### Work to complete
Return, exactly as written, the lines from the one containing "Continue the FreeCAD" through the one containing "return Wire(self, parts.outputs[name])", with both ends included.

### Extracted records
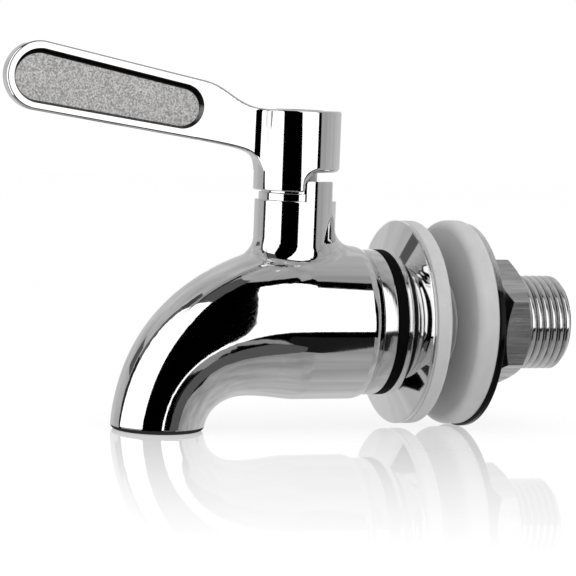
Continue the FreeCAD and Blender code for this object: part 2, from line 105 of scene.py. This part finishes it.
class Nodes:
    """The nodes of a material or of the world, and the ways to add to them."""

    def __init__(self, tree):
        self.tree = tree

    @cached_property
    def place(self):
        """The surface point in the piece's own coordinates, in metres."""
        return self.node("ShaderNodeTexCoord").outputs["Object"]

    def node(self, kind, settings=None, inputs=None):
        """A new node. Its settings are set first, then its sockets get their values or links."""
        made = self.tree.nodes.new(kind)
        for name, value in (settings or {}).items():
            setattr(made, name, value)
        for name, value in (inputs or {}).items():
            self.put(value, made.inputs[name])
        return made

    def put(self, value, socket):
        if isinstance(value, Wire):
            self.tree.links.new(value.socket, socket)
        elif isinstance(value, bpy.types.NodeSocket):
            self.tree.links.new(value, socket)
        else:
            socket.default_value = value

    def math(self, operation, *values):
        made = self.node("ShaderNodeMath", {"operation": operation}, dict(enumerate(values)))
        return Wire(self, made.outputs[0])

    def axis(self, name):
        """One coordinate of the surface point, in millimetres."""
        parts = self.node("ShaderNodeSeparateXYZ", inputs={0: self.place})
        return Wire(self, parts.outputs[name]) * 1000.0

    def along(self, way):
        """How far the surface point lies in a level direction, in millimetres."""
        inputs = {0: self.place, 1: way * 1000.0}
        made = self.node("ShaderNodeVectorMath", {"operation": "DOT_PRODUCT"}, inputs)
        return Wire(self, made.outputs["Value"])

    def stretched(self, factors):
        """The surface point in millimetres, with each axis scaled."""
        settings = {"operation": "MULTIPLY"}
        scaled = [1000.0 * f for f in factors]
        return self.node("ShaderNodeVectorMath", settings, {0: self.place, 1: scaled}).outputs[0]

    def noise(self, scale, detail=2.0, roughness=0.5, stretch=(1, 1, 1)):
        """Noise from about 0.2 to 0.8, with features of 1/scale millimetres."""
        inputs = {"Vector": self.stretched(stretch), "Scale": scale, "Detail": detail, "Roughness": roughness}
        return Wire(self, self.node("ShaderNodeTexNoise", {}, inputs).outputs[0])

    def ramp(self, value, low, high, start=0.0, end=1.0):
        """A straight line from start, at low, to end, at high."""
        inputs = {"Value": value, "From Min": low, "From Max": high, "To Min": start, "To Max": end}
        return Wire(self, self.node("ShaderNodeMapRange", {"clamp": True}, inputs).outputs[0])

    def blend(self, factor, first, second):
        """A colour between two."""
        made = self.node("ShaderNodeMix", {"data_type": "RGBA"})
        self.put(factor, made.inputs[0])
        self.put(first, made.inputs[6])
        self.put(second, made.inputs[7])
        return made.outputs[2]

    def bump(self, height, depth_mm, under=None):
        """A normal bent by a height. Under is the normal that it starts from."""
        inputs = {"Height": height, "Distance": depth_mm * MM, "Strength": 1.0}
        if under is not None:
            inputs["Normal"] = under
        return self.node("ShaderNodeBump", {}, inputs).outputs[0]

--

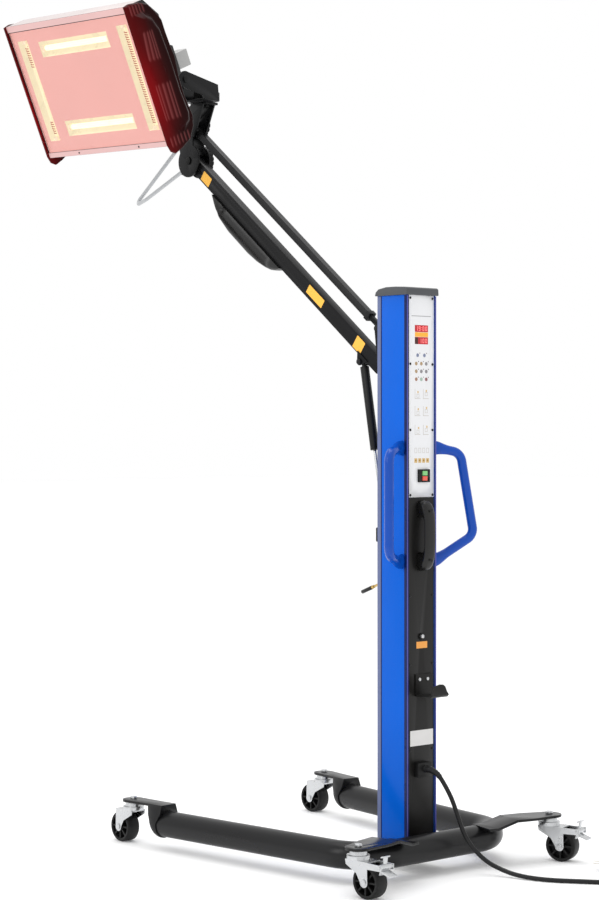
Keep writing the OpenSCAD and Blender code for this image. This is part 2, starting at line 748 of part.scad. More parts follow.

* * *

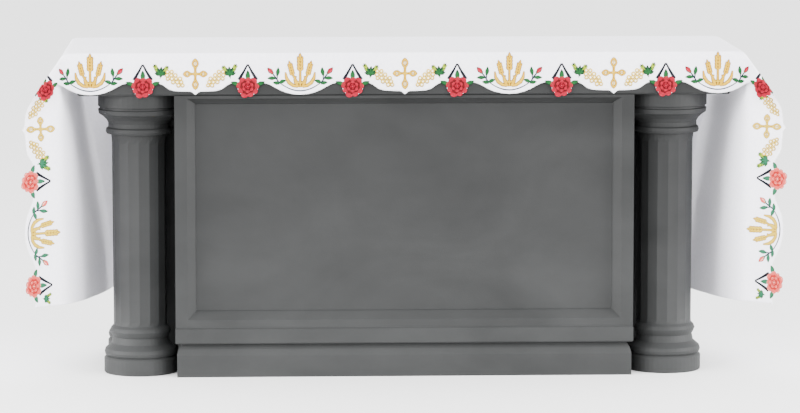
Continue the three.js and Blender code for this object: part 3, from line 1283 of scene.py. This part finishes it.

### The solution
Continue the FreeCAD and Blender code for this object: part 2, from line 105 of scene.py. This part finishes it.
class Nodes:
    """The nodes of a material or of the world, and the ways to add to them."""

    def __init__(self, tree):
        self.tree = tree

    @cached_property
    def place(self):
        """The surface point in the piece's own coordinates, in metres."""
        return self.node("ShaderNodeTexCoord").outputs["Object"]

    def node(self, kind, settings=None, inputs=None):
        """A new node. Its settings are set first, then its sockets get their values or links."""
        made = self.tree.nodes.new(kind)
        for name, value in (settings or {}).items():
            setattr(made, name, value)
        for name, value in (inputs or {}).items():
            self.put(value, made.inputs[name])
        return made

    def put(self, value, socket):
        if isinstance(value, Wire):
            self.tree.links.new(value.socket, socket)
        elif isinstance(value, bpy.types.NodeSocket):
            self.tree.links.new(value, socket)
        else:
            socket.default_value = value

    def math(self, operation, *values):
        made = self.node("ShaderNodeMath", {"operation": operation}, dict(enumerate(values)))
        return Wire(self, made.outputs[0])

    def axis(self, name):
        """One coordinate of the surface point, in millimetres."""
        parts = self.node("ShaderNodeSeparateXYZ", inputs={0: self.place})
        return Wire(self, parts.outputs[name]) * 1000.0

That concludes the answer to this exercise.